## Short task
Output all the material that follows, exactly as given.

## Excerpted records
## Start
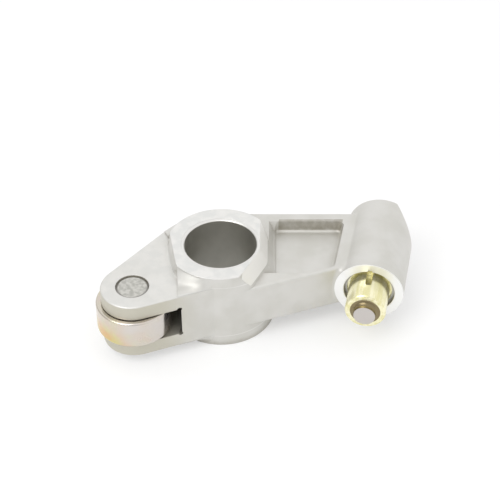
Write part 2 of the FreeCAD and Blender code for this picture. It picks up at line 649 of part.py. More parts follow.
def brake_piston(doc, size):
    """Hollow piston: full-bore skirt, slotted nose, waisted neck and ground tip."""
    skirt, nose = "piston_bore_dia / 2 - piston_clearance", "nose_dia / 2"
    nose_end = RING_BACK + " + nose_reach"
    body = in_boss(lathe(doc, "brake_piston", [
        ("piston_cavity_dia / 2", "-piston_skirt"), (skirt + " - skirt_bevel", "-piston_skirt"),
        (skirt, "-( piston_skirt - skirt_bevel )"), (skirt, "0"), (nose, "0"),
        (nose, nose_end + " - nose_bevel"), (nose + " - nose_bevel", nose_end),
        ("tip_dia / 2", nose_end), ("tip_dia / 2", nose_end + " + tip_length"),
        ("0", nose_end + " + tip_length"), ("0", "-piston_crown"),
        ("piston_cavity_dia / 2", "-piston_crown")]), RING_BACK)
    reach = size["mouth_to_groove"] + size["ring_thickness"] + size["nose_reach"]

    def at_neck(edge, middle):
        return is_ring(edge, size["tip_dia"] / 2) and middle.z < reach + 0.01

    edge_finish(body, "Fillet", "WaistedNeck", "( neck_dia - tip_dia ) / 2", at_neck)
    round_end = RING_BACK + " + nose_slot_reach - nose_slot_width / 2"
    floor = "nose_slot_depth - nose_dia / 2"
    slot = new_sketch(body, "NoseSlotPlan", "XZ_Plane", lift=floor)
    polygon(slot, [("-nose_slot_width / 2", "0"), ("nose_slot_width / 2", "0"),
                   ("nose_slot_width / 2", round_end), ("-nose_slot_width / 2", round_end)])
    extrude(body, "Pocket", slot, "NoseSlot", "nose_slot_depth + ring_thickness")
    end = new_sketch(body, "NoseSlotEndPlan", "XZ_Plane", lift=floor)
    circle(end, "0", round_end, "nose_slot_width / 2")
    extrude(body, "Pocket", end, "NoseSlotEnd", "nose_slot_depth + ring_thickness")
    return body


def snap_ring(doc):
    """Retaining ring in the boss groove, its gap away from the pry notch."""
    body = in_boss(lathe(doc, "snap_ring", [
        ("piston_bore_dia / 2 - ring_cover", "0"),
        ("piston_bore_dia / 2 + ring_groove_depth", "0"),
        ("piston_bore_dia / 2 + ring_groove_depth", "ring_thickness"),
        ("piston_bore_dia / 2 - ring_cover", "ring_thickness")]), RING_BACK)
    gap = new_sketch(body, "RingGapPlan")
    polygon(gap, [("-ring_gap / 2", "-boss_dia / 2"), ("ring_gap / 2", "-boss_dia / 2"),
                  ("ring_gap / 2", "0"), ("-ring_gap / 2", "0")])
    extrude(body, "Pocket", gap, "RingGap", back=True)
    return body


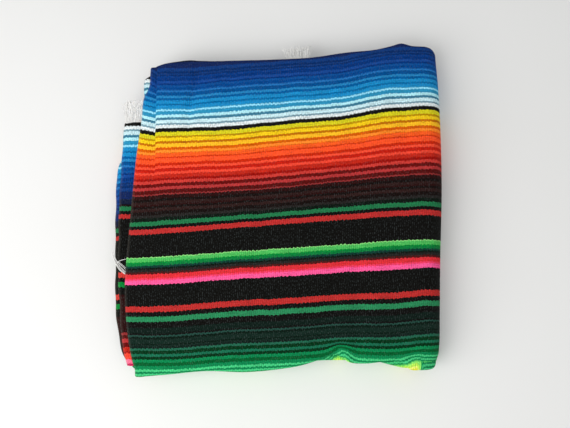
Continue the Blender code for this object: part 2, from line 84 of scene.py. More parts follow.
## End
## Task result
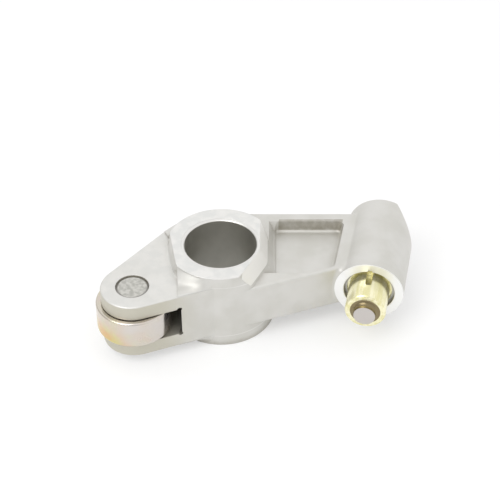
Write part 2 of the FreeCAD and Blender code for this picture. It picks up at line 649 of part.py. More parts follow.
def brake_piston(doc, size):
    """Hollow piston: full-bore skirt, slotted nose, waisted neck and ground tip."""
    skirt, nose = "piston_bore_dia / 2 - piston_clearance", "nose_dia / 2"
    nose_end = RING_BACK + " + nose_reach"
    body = in_boss(lathe(doc, "brake_piston", [
        ("piston_cavity_dia / 2", "-piston_skirt"), (skirt + " - skirt_bevel", "-piston_skirt"),
        (skirt, "-( piston_skirt - skirt_bevel )"), (skirt, "0"), (nose, "0"),
        (nose, nose_end + " - nose_bevel"), (nose + " - nose_bevel", nose_end),
        ("tip_dia / 2", nose_end), ("tip_dia / 2", nose_end + " + tip_length"),
        ("0", nose_end + " + tip_length"), ("0", "-piston_crown"),
        ("piston_cavity_dia / 2", "-piston_crown")]), RING_BACK)
    reach = size["mouth_to_groove"] + size["ring_thickness"] + size["nose_reach"]

    def at_neck(edge, middle):
        return is_ring(edge, size["tip_dia"] / 2) and middle.z < reach + 0.01

    edge_finish(body, "Fillet", "WaistedNeck", "( neck_dia - tip_dia ) / 2", at_neck)
    round_end = RING_BACK + " + nose_slot_reach - nose_slot_width / 2"
    floor = "nose_slot_depth - nose_dia / 2"
    slot = new_sketch(body, "NoseSlotPlan", "XZ_Plane", lift=floor)
    polygon(slot, [("-nose_slot_width / 2", "0"), ("nose_slot_width / 2", "0"),
                   ("nose_slot_width / 2", round_end), ("-nose_slot_width / 2", round_end)])
    extrude(body, "Pocket", slot, "NoseSlot", "nose_slot_depth + ring_thickness")
    end = new_sketch(body, "NoseSlotEndPlan", "XZ_Plane", lift=floor)
    circle(end, "0", round_end, "nose_slot_width / 2")
    extrude(body, "Pocket", end, "NoseSlotEnd", "nose_slot_depth + ring_thickness")
    return body


def snap_ring(doc):
    """Retaining ring in the boss groove, its gap away from the pry notch."""
    body = in_boss(lathe(doc, "snap_ring", [
        ("piston_bore_dia / 2 - ring_cover", "0"),
        ("piston_bore_dia / 2 + ring_groove_depth", "0"),
        ("piston_bore_dia / 2 + ring_groove_depth", "ring_thickness"),
        ("piston_bore_dia / 2 - ring_cover", "ring_thickness")]), RING_BACK)
    gap = new_sketch(body, "RingGapPlan")
    polygon(gap, [("-ring_gap / 2", "-boss_dia / 2"), ("ring_gap / 2", "-boss_dia / 2"),
                  ("ring_gap / 2", "0"), ("-ring_gap / 2", "0")])
    extrude(body, "Pocket", gap, "RingGap", back=True)
    return body


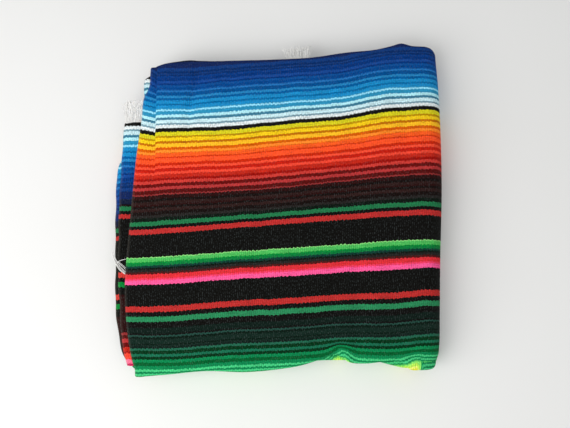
Continue the Blender code for this object: part 2, from line 84 of scene.py. More parts follow.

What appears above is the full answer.